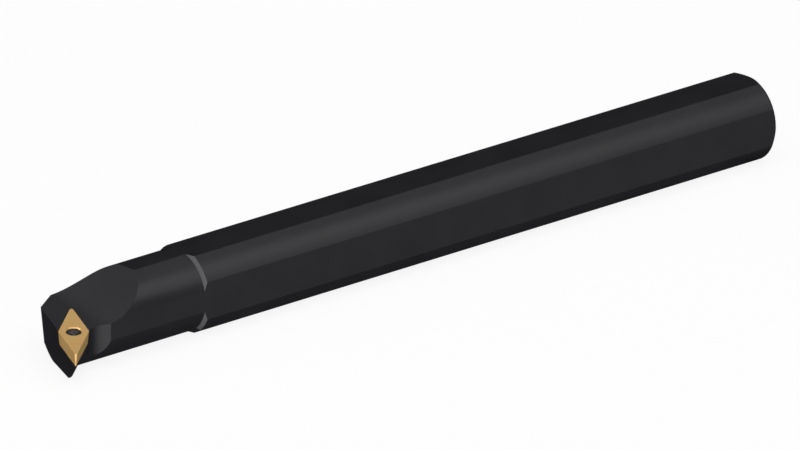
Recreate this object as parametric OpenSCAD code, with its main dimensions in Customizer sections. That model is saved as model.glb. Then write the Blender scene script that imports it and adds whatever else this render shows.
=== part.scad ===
// Boring bar with a screw-clamped 35 degree insert, in millimetres.
// The origin is the centre of the rear end face. +X runs along the bar to the cutting point,
// +Y is the side that the nose reaches out to, and +Z is the side that the insert's face looks to.

/* [Shank] */
// Length over all, from the rear end face to the cutting point
overall_l = 200; // [150:5:300]
// Diameter of the round shank
shank_d = 20; // [19.4:0.1:20.6]
// Distance from the bar's axis to each of the three clamping flats
flat_r = 9; // [8.6:0.1:9.2]
// Width of the 45 degree chamfer round the rear end
rear_chamfer = 1; // [0.4:0.1:2]

/* [Neck] */
// Distance from the cutting point back to the middle of the shoulder
neck_l = 40; // [32:1:60]
// Diameter of the turned neck, which the head keeps
neck_d = 18.6; // [18.4:0.1:19]

/* [Cutting point] */
// Distance from the bar's axis to the outermost point of the nose
nose_reach = 14.5; // [14.2:0.1:15.2]
// Angle from the feed direction to the main cutting edge
lead_angle = 107.5; // [106:0.5:109]
// Tilt of the face along the bar, down towards the front
axial_tilt = 4; // [2:0.5:5]
// Tilt of the face across the bar, down towards the nose
radial_tilt = 6.5; // [5:0.5:8]

/* [Head] */
// Depth of the head's face below the top of the insert
face_drop = 0.1; // [0.05:0.05:0.4]
// Relief of the head's front face, from square to the insert's top
front_relief = 6; // [5:0.5:8]
// Distance that the front face stands behind the main cutting edge
front_inset = 0.1; // [0.04:0.02:0.3]
// Distance from the cutting point back to where the scoop starts to rise
scoop_back = 11.9; // [11:0.1:14]
// Radius of the scoop where it leaves the face
scoop_r = 18; // [12:0.5:22]
// Slope of the ramp that carries the scoop up to the neck
ramp_angle = 35; // [30:1:45]
// Distance from the axis to where the corner facet meets the front face
facet_side = 5.9; // [5:0.1:7]
// Angle between the corner facet and the bar's axis
facet_angle = 30; // [25:1:40]

/* [Nose support] */
// Distance that the upright side wall stands behind the insert's trailing edge
side_inset = 0.45; // [0.44:0.02:0.6]
// Distance that the heel stands behind that edge where its relief starts
heel_inset = 0.3; // [0.28:0.02:0.4]
// Depth below the insert's top where the relief starts
heel_drop = 3.6; // [3.4:0.1:4]
// Angle of the relief from square to the insert's top
heel_angle = 21; // [18:1:24]
// Length of the relief before the heel rounds in
heel_flat = 3.6; // [2.8:0.2:4.4]
// Radius that rounds the heel in towards the underside
heel_r = 9.2; // [8:0.2:12]
// Radius of the chip gullet that the side wall ends in
gullet_r = 5.2; // [4.8:0.1:5.6]
// Distance from the bar's axis to the bottom of the gullet
gullet_floor = 7.7; // [7.4:0.1:8]

/* [Insert] */
// Diameter of the circle that touches the insert's four sides at the top
insert_ic = 6.35; // [6.3:0.01:6.45]
// Thickness of the insert
insert_t = 3.18; // [2.9:0.02:3.2]
// Angle of the insert's point
point_angle = 35; // [34:0.5:36]
// Relief of the insert's sides
insert_relief = 5; // [4:0.5:6]
// Radius of the rounded cutting point and of the corner behind it
nose_r = 0.4; // [0.2:0.1:0.6]
// Diameter of the straight part of the insert's hole
hole_d = 2.9; // [2.7:0.05:3]
// Diameter of the hole's countersink where it opens in the top
mouth_d = 3.75; // [3.6:0.05:4]
// Gap between the insert's back corner walls and the walls of its pocket
pocket_gap = 0.03; // [0.02:0.01:0.06]

/* [Insert screw] */
// Diameter of the screw's thread
screw_d = 2.5; // [2.3:0.05:2.6]
// Length of the screw over all
screw_l = 6; // [5:0.5:6.5]
// Diameter of the screw's countersunk head
head_d = 3.35; // [3.2:0.05:3.5]
// Angle that the countersink and the head's cone include
cone_angle = 60; // [50:5:70]
// Gap between the screw and what it passes through
screw_gap = 0.03; // [0.02:0.01:0.08]
// Distance across two opposite points of the six-lobe socket
socket_d = 2.3; // [2:0.1:2.4]
// Depth of the socket
socket_depth = 1; // [0.6:0.1:1.3]
// Length of the tapped hole past the end of the screw
tap_spare = 0.5; // [0.3:0.1:0.8]

/* [Hidden] */
$fn = 96;

shank_r = shank_d / 2;
neck_r = neck_d / 2;
shoulder_x = overall_l - neck_l;
shoulder_w = shank_r - neck_r;
// Reach of the cutting tools, longer than anything that they cut away
cutter = 3 * shank_d;

// The insert's plan is a rhombus, measured from its centre to its sharp corners
half_point = point_angle / 2;
long_half = insert_ic / 2 / sin(half_point);
nose_centre = long_half - nose_r / sin(half_point);
// Direction that the nose points in, from the bar's axis
nose_turn = 180 - lead_angle - half_point;
// Direction of the outward normal of each cutting edge, from the nose's direction
edge_turn = 90 - half_point;
side_slope = tan(insert_relief);

// The screw's head stops where its cone meets the countersink
cone_slope = tan(cone_angle / 2);
head_sink = ((mouth_d - head_d) / 2 - screw_gap / cos(cone_angle / 2)) / cone_slope;
head_h = (head_d - screw_d) / 2 / cone_slope;
tap_r = screw_d / 2 + screw_gap;
tap_depth = head_sink + screw_l + tap_spare;
drill_point = 118;
lobes = 6;
lobe_r = socket_d / 9;
socket_core_d = 0.74 * socket_d;
screw_tip = 0.3;

// Seen from above: the point where the two cutting edges would meet without the nose radius,
// the corner where the facet meets the front face, and the middle of the gullet
sharp_x = overall_l - nose_r + nose_r / sin(half_point) * cos(nose_turn);
sharp_y = nose_reach - nose_r + nose_r / sin(half_point) * sin(nose_turn);
corner_x = sharp_x - (sharp_y + facet_side) * tan(lead_angle - 90);
trail_turn = nose_turn - half_point;
gullet_y = gullet_floor + gullet_r;
gullet_x = sharp_x
    + (cos(trail_turn) * (gullet_y - sharp_y) - gullet_r + side_inset) / sin(trail_turn);

// Frame at the centre of the nose radius, tilted with the face and square to the bar seen from above
module at_face() {
    translate([overall_l - nose_r, nose_reach - nose_r, 0])
        rotate([-radial_tilt, axial_tilt, 0])
            children();
}

// Frame at the middle of the insert's top, +X towards the nose and +Z out of the face
module at_insert() {
    at_face() rotate([0, 0, nose_turn]) translate([-nose_centre, 0, 0]) children();
}

// Frame at the insert's sharp nose, +X square out of a cutting edge and +Y along it.
// side is -1 for the main edge and 1 for the trailing edge.
module at_edge(side) {
    at_insert() translate([long_half, 0, 0]) rotate([0, 0, side * edge_turn]) children();
}

// Everything on the +X side of the frame's origin
module beyond() {
    translate([0, -cutter, -cutter]) cube([cutter, 2 * cutter, 2 * cutter]);
}

// Slab between two of the insert's sides, its back wall moved out by gap.
// reach is the distance from the middle to the front wall.
module side_slab(turn, gap, reach, top) {
    back = -insert_ic / 2 - gap;
    rotate([0, 0, turn]) rotate([90, 0, 0])
        linear_extrude(height = cutter, center = true)
            polygon([
                [back - top * side_slope, top],
                [back + insert_t * side_slope, -insert_t],
                [reach - insert_t * side_slope, -insert_t],
                [reach + top * side_slope, top]
            ]);
}

// Cone of one rounded corner, grown by gap, from the insert's bottom to top
module corner_cone(gap, top) {
    r_top = nose_r + gap + top * side_slope;
    r_bottom = max(nose_r + gap - insert_t * side_slope, 0.02);
    translate([0, 0, -insert_t]) cylinder(h = insert_t + top, r1 = r_bottom, r2 = r_top);
}

// What the two rounded corners leave of the rhombus: a block that ends where the cones take over.
// front is the distance from the middle to the block's front end.
module corner_block(gap, front, top) {
    back_top = -nose_centre - (nose_r + gap + top * side_slope) * sin(half_point);
    back_bottom = -nose_centre - (nose_r + gap - insert_t * side_slope) * sin(half_point);
    front_lean = side_slope * sin(half_point);
    rotate([90, 0, 0])
        linear_extrude(height = cutter, center = true)
            polygon([
                [back_top, top],
                [back_bottom, -insert_t],
                [front - insert_t * front_lean, -insert_t],
                [front + top * front_lean, top]
            ]);
}

// Turned blank: shank, shoulder and neck, with the three flats
module blank() {
    intersection() {
        rotate([0, 90, 0]) rotate_extrude()
            polygon([
                [0, 0],
                [shank_r - rear_chamfer, 0],
                [shank_r, rear_chamfer],
                [shank_r, shoulder_x - shoulder_w / 2],
                [neck_r, shoulder_x + shoulder_w / 2],
                [neck_r, overall_l],
                [0, overall_l]
            ]);
        translate([0, -shank_d, -flat_r]) cube([overall_l, shank_d + flat_r, 2 * flat_r]);
    }
}

// Overhang that carries the insert, relieved and then rounded in to a heel below its trailing edge
module nose_support() {
    intersection() {
        at_edge(1) translate([-heel_inset, -cutter / 6, -heel_drop]) rotate([-90, 0, 0])
            linear_extrude(height = cutter / 2) rotate(heel_angle) {
                translate([-heel_r, heel_flat]) circle(r = heel_r);
                translate([-2 * heel_r, -shank_d]) square([2 * heel_r, shank_d + heel_flat]);
            }
        translate([overall_l - neck_l / 2, 0, -flat_r]) cube([neck_l, shank_d, 2 * flat_r]);
    }
}

// Face, concave scoop and ramp, cut across the whole head
module scoop() {
    at_face() translate([nose_r - scoop_back, 0, scoop_r - face_drop]) {
        translate([0, -cutter, -scoop_r]) cube([cutter, 2 * cutter, cutter]);
        rotate([90, 0, 0]) cylinder(h = 2 * cutter, r = scoop_r, center = true);
        rotate([0, ramp_angle, 0]) translate([-cutter, -cutter, -scoop_r])
            cube([cutter, 2 * cutter, cutter]);
    }
}

// Upright side cut: an end mill plunged at the gullet and drawn out past the nose
module side_cut() {
    translate([gullet_x, gullet_y, -shank_r]) linear_extrude(height = shank_d) {
        circle(r = gullet_r);
        rotate(trail_turn) translate([0, -gullet_r]) square([cutter, cutter]);
    }
}

// Pocket that the insert drops into: a floor and the two walls behind it
module pocket() {
    at_insert() intersection() {
        side_slab(-edge_turn, pocket_gap, cutter / 2, 1);
        side_slab(edge_turn, pocket_gap, cutter / 2, 1);
        union() {
            corner_block(pocket_gap, cutter / 2, 1);
            translate([-nose_centre, 0, 0]) corner_cone(pocket_gap, 1);
        }
    }
}

// Hole for the screw's thread, with the cone that the drill leaves
module tapped_hole() {
    at_insert() rotate([180, 0, 0]) {
        cylinder(h = tap_depth, r = tap_r);
        translate([0, 0, tap_depth])
            cylinder(h = tap_r / tan(drill_point / 2), r1 = tap_r, r2 = 0);
    }
}

// The bar: one piece of blackened steel
module bar() {
    color("#2b2b2d")
        difference() {
            union() {
                blank();
                nose_support();
            }
            at_edge(-1) translate([-front_inset, 0, 0]) rotate([0, front_relief, 0]) beyond();
            translate([corner_x, -facet_side, 0]) rotate([0, 0, facet_angle - 90]) beyond();
            side_cut();
            scoop();
            pocket();
            tapped_hole();
        }
}

// The insert: gold coated carbide, flat on top, with relieved sides and a countersunk hole
module insert() {
    color("#b2945f")
        at_insert() difference() {
            intersection() {
                side_slab(-edge_turn, 0, insert_ic / 2, 0);
                side_slab(edge_turn, 0, insert_ic / 2, 0);
                union() {
                    corner_block(0, nose_centre + nose_r * sin(half_point), 0);
                    translate([-nose_centre, 0, 0]) corner_cone(0, 0);
                    translate([nose_centre, 0, 0]) corner_cone(0, 0);
                }
            }
            translate([0, 0, -2 * insert_t]) cylinder(h = 3 * insert_t, d = hole_d);
            rotate([180, 0, 0])
                cylinder(h = mouth_d / 2 / cone_slope, r1 = mouth_d / 2, r2 = 0);
        }
}

// The screw: countersunk head with a six-lobe socket, and the thread as a plain shank
module insert_screw() {
    color("#35353a")
        at_insert() translate([0, 0, -head_sink]) difference() {
            rotate([180, 0, 0]) rotate_extrude()
                polygon([
                    [0, 0],
                    [head_d / 2, 0],
                    [screw_d / 2, head_h],
                    [screw_d / 2, screw_l - screw_tip],
                    [screw_d / 2 - screw_tip, screw_l],
                    [0, screw_l]
                ]);
            translate([0, 0, -socket_depth]) linear_extrude(height = 2 * socket_depth) {
                circle(d = socket_core_d);
                for (i = [0 : lobes - 1])
                    rotate(i * 360 / lobes) {
                        translate([socket_d / 2 - lobe_r, 0]) circle(r = lobe_r);
                        translate([0, -lobe_r]) square([socket_d / 2 - lobe_r, 2 * lobe_r]);
                    }
            }
        }
}

bar();
insert();
insert_screw();
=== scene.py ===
import math

import bpy
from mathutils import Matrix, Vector


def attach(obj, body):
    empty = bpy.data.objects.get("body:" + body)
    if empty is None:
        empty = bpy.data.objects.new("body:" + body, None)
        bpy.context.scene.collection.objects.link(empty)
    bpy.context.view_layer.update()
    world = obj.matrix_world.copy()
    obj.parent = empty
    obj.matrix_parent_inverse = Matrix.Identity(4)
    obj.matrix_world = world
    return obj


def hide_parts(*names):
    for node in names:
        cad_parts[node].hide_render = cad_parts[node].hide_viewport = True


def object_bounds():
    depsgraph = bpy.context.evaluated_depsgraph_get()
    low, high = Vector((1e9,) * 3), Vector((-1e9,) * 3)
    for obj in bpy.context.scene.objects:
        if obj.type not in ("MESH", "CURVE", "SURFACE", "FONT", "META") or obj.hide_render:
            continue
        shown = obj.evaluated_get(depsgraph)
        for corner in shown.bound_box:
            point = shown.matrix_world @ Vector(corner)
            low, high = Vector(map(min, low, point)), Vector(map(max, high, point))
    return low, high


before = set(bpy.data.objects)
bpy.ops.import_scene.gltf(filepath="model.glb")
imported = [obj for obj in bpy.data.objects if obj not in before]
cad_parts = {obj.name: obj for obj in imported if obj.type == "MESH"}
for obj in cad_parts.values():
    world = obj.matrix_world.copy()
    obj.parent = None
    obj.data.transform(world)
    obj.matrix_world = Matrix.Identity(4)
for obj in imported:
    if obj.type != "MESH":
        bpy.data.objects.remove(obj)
cad_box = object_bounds()
bpy.ops.object.select_all(action="DESELECT")

# Camera
# The photograph is a parallel view from the nose side, a little above the bar. A camera
# a long way off with a long lens gives nearly that view, with both ends about the same size.
VIEW_TURN = math.radians(141.4)
VIEW_RISE = math.radians(22.53)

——

# Instructions for the task
Repeat exactly the lines from the one that contains "a plain shank" through the one that contains "return low, high", and only those.

# Complete response
// The screw: countersunk head with a six-lobe socket, and the thread as a plain shank
module insert_screw() {
    color("#35353a")
        at_insert() translate([0, 0, -head_sink]) difference() {
            rotate([180, 0, 0]) rotate_extrude()
                polygon([
                    [0, 0],
                    [head_d / 2, 0],
                    [screw_d / 2, head_h],
                    [screw_d / 2, screw_l - screw_tip],
                    [screw_d / 2 - screw_tip, screw_l],
                    [0, screw_l]
                ]);
            translate([0, 0, -socket_depth]) linear_extrude(height = 2 * socket_depth) {
                circle(d = socket_core_d);
                for (i = [0 : lobes - 1])
                    rotate(i * 360 / lobes) {
                        translate([socket_d / 2 - lobe_r, 0]) circle(r = lobe_r);
                        translate([0, -lobe_r]) square([socket_d / 2 - lobe_r, 2 * lobe_r]);
                    }
            }
        }
}

bar();
insert();
insert_screw();
=== scene.py ===
import math

import bpy
from mathutils import Matrix, Vector


def attach(obj, body):
    empty = bpy.data.objects.get("body:" + body)
    if empty is None:
        empty = bpy.data.objects.new("body:" + body, None)
        bpy.context.scene.collection.objects.link(empty)
    bpy.context.view_layer.update()
    world = obj.matrix_world.copy()
    obj.parent = empty
    obj.matrix_parent_inverse = Matrix.Identity(4)
    obj.matrix_world = world
    return obj


def hide_parts(*names):
    for node in names:
        cad_parts[node].hide_render = cad_parts[node].hide_viewport = True


def object_bounds():
    depsgraph = bpy.context.evaluated_depsgraph_get()
    low, high = Vector((1e9,) * 3), Vector((-1e9,) * 3)
    for obj in bpy.context.scene.objects:
        if obj.type not in ("MESH", "CURVE", "SURFACE", "FONT", "META") or obj.hide_render:
            continue
        shown = obj.evaluated_get(depsgraph)
        for corner in shown.bound_box:
            point = shown.matrix_world @ Vector(corner)
            low, high = Vector(map(min, low, point)), Vector(map(max, high, point))
    return low, high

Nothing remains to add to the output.